So therefore, therefore, I'm voting Mam Danny.
Please, progressive women, sleep with me.
He looks like he's out of a Wes Anderson film dressed like that.
He does.
He looks like the creep from a Wes Anderson film, doesn't he?
They always have one creep.
Typically played by Adrian Brody.
Poor guy.
Here's another one.
Dear progressive women, please, again, I'm desperate for some.
Sleep with me.
I'm voting for Mam Danny.
And I wear vintage Armani.
I've made the mistake of clicking on this guy's account and found that he has a substack entirely about menswear and men's fashion choices, which is, frankly, very gay.
It's also not a very nice jacket.
Yeah, it doesn't look very good on him, frankly.
And then, finally, we have the I Hate My Dad vote.

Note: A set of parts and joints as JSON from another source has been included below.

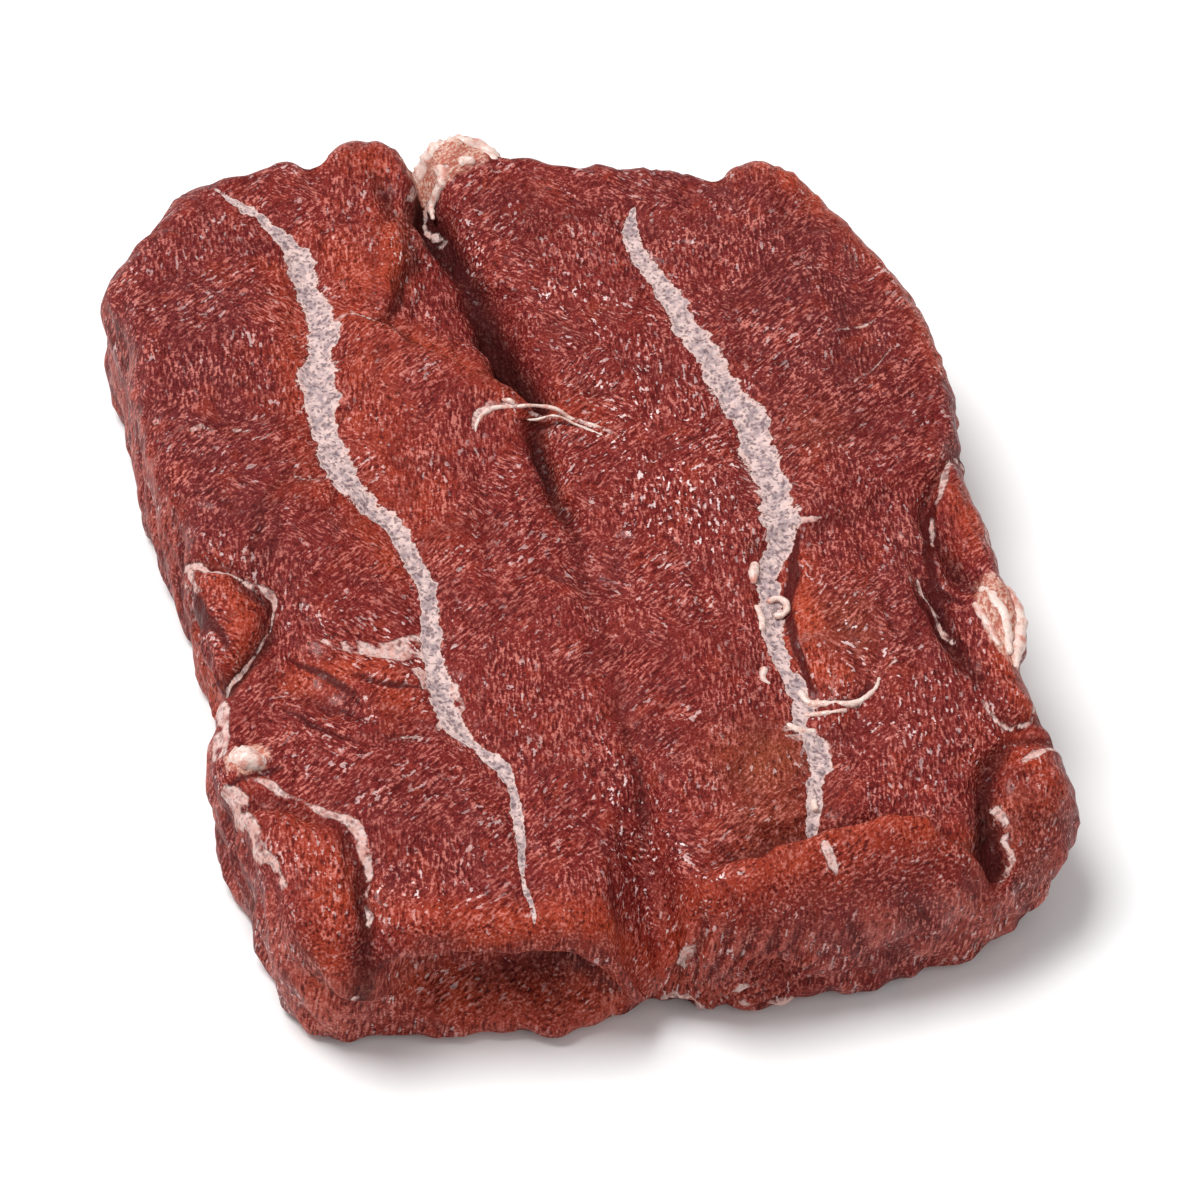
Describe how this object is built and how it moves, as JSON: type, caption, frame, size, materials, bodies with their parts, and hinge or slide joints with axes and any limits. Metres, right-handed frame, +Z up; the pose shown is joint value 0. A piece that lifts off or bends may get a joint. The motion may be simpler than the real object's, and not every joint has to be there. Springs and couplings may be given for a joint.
{
  "type": "butterfly steak",
  "caption": "Raw boneless beef steak split along its middle and laid open, with a white gristle seam along each half, a fold down the centre and a turned-up lip at the front. Rests flat.",
  "frame": {"origin": "centre of the bounding box on the table, under the steak", "axes": "+Z up out of the cut face, +X to the right, +Y to the back along the centre fold and the gristle seams; the turned-up lip is at the front"},
  "size_m": [0.097, 0.123, 0.024],
  "materials": {
    "raw_beef": "moist raw meat, satin with small wet glints, fine grain",
    "gristle": "whitish gristle and fat, satin"
  },
  "bodies": {
    "root": {"steak": "raw_beef"}
  },
  "joints": []
}
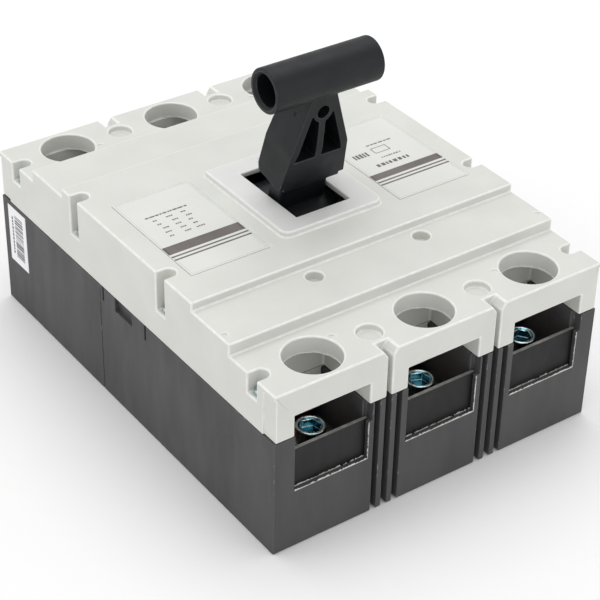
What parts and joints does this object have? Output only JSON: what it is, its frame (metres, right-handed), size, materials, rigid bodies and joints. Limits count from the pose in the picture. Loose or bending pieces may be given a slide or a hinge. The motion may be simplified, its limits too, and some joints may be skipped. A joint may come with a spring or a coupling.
{
  "type": "molded case circuit breaker",
  "caption": "Molded case circuit breaker with stepped cover, deep terminal bays, tilting toggle and a T-grip extension handle.",
  "frame": {"origin": "centre of the mounting face at the bottom of the base", "axes": "+X across the poles, +Y from the line end to the load end, +Z out of the mounting face towards the handle"},
  "size_m": [0.21, 0.28, 0.2043],
  "materials": {
    "cover": "fine textured moulding, satin",
    "base": "dark filled moulding, matte with fine streaks",
    "handle": "black, satin",
    "shutter": "black insulating board, matte",
    "zinc": "bright blue zinc plate",
    "steel": "zinc plated, satin",
    "copper": "drawn copper, satin",
    "deion": "plated steel fins in fibre cheeks",
    "bimetal": "rolled strip, satin",
    "mechanism_plastic": "brown glass-filled moulding, matte",
    "label": "printed film, semi-matte"
  },
  "bodies": {
    "housing": {"base": "base", "cover": "cover", "line_terminal_1": "copper", "line_shutter_1": "shutter", "line_terminal_bolt_1": "zinc", "line_terminal_2": "copper", "line_shutter_2": "shutter", "line_terminal_bolt_2": "zinc", "line_terminal_3": "copper", "line_shutter_3": "shutter", "line_terminal_bolt_3": "zinc", "load_terminal_1": "copper", "load_shutter_1": "shutter", "load_terminal_bolt_1": "zinc", "load_terminal_2": "copper", "load_shutter_2": "shutter", "load_terminal_bolt_2": "zinc", "load_terminal_3": "copper", "load_shutter_3": "shutter", "load_terminal_bolt_3": "zinc", "arc_chute_1": "deion", "flexible_braid_1": "copper", "magnet_core_1": "steel", "bimetal_1": "bimetal", "arc_chute_2": "deion", "flexible_braid_2": "copper", "magnet_core_2": "steel", "bimetal_2": "bimetal", "arc_chute_3": "deion", "flexible_braid_3": "copper", "magnet_core_3": "steel", "bimetal_3": "bimetal", "cover_screw_left_1": "zinc", "cover_screw_left_2": "zinc", "cover_screw_left_3": "zinc", "cover_screw_left_4": "zinc", "mechanism_plate_left": "steel", "data_label_left": "label", "cover_screw_right_1": "zinc", "cover_screw_right_2": "zinc", "cover_screw_right_3": "zinc", "cover_screw_right_4": "zinc", "mechanism_plate_right": "steel", "data_label_right": "label", "code_sticker": "label", "cradle_pin": "steel", "spacer_pin": "steel"},
    "handle": {"toggle_handle": "handle", "handle_yoke": "steel", "main_spring_left": "steel", "main_spring_right": "steel"},
    "extension": {"extension_handle": "handle"},
    "contacts": {"contact_shaft": "mechanism_plastic", "contact_arm_1": "copper", "contact_arm_2": "copper", "contact_arm_3": "copper"},
    "link": {"toggle_link": "steel"},
    "trip": {"trip_bar": "mechanism_plastic"},
    "cradle": {"cradle": "steel"}
  },
  "joints": [
    {"name": "handle_throw", "type": "hinge", "parent": "housing", "child": "handle", "pos_m": [0, 0.002, 0.068], "axis": [1, 0, 0], "range_deg": [-26, 15], "deforming": ["main_spring_left", "main_spring_right"]},
    {"name": "extension_pull", "type": "slide", "parent": "handle", "child": "extension", "axis": [0, -0.2164, 0.9763], "range_m": [0, 0.05]},
    {"name": "contact_throw", "type": "hinge", "parent": "housing", "child": "contacts", "pos_m": [0, 0.006, 0.044], "axis": [1, 0, 0], "range_deg": [-18.3, 10.6], "deforming": ["flexible_braid_1", "flexible_braid_2", "flexible_braid_3"]},
    {"name": "link_swing", "type": "hinge", "parent": "contacts", "child": "link", "pos_m": [0, -0.00829, 0.04919], "axis": [1, 0, 0], "range_deg": [-4.6, 7.9]},
    {"name": "trip_turn", "type": "hinge", "parent": "housing", "child": "trip", "pos_m": [0, 0.048, 0.064], "axis": [1, 0, 0], "range_deg": [-12, 0], "stiffness_Nm_per_rad": 0.02, "springref_deg": 5.73},
    {"name": "cradle_release", "type": "hinge", "parent": "housing", "child": "cradle", "pos_m": [0, -0.018, 0.08], "axis": [1, 0, 0], "range_deg": [0, 15]}
  ],
  "couplings": [
    {"joint": "contact_throw", "follows": "handle_throw", "ratio": 0.7},
    {"joint": "link_swing", "follows": "handle_throw", "ratio": -0.3}
  ]
}
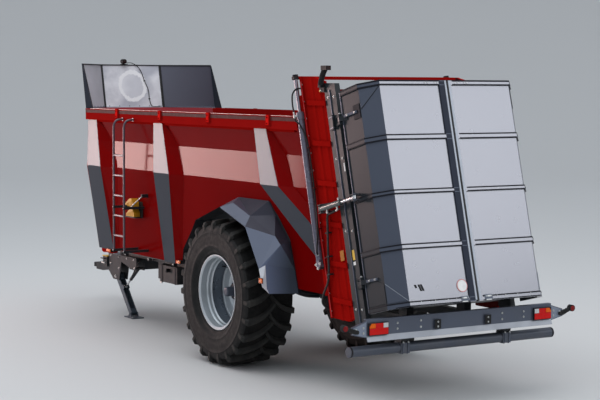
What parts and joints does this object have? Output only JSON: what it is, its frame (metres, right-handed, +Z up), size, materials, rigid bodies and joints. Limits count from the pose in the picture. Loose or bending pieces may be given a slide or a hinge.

As Stelios pointed out this a bit yesterday, he pointed to this person saying, people saying, do not vote for Zoran Mamdani.
Too bad I did it today.
And people went on her account and found that she had posted saying, Thanks, Dad.
Some kind of problems, father problems, right here.
We also have this woman saying, I just voted as well for Zoran Mamdani.
Take that MAGA Chuds.
Or should I say?
Should I say, Dad?
Just ran away from my parents to the Hamptons with my two best friends, bloody, bloody, blah.
The main thing to take here.
Whenever women pull that facial expression in pictures, you know that there's some deep psychological trauma in there.
Probably about her dad.
Here it is again.
Please fill the void that my absent father left.
I voted Bandani.
Old lady called me pretty.
I'm seeking validation for my voting choices and from old ladies who vote for the same people that I did.
And then finally, this one.
This is the one that I call, I wish dad loved me.
I hate him so much.
This is, again, this is the like voting for whoever pisses your dad off the most.
And frankly, in regards to all of this, I have the major solution as advocated for by Oran McIntyre, which is that you just need to ban people like Mandami coming into the country in the first place.
I would take it further, which is that they also need to be denaturalized and then removed from the country, or else all politics will turn into various ethnic blocs voting for their own interests, and then useful morons who want to piss their parents off voting against their own interests in solidarity.
The extent to which people refuse to accept that Muslims view democracy as a temporary vehicle through which to gain power, this is how they view Western democracy.
And that the Muslim Brotherhood has been writing about this and working on this forever.
And that's why radical Imams will happily support somebody who's pro the sort of words, the letter soup.
Like, do you, what do you need to understand what's coming?
I don't get it.
What more do they need to see to understand what's coming?
Well, I suppose the interesting thing for me is that it looks like he's going to get in.
It looks like he's going to get in as mayor.
The polls are all suggesting that he's going to win by quite a comfortable margin.
So my big question is, given the status of New York on the international stage as the home of international finance, you've got Wall Street on there, you've got all sorts of big businesses there.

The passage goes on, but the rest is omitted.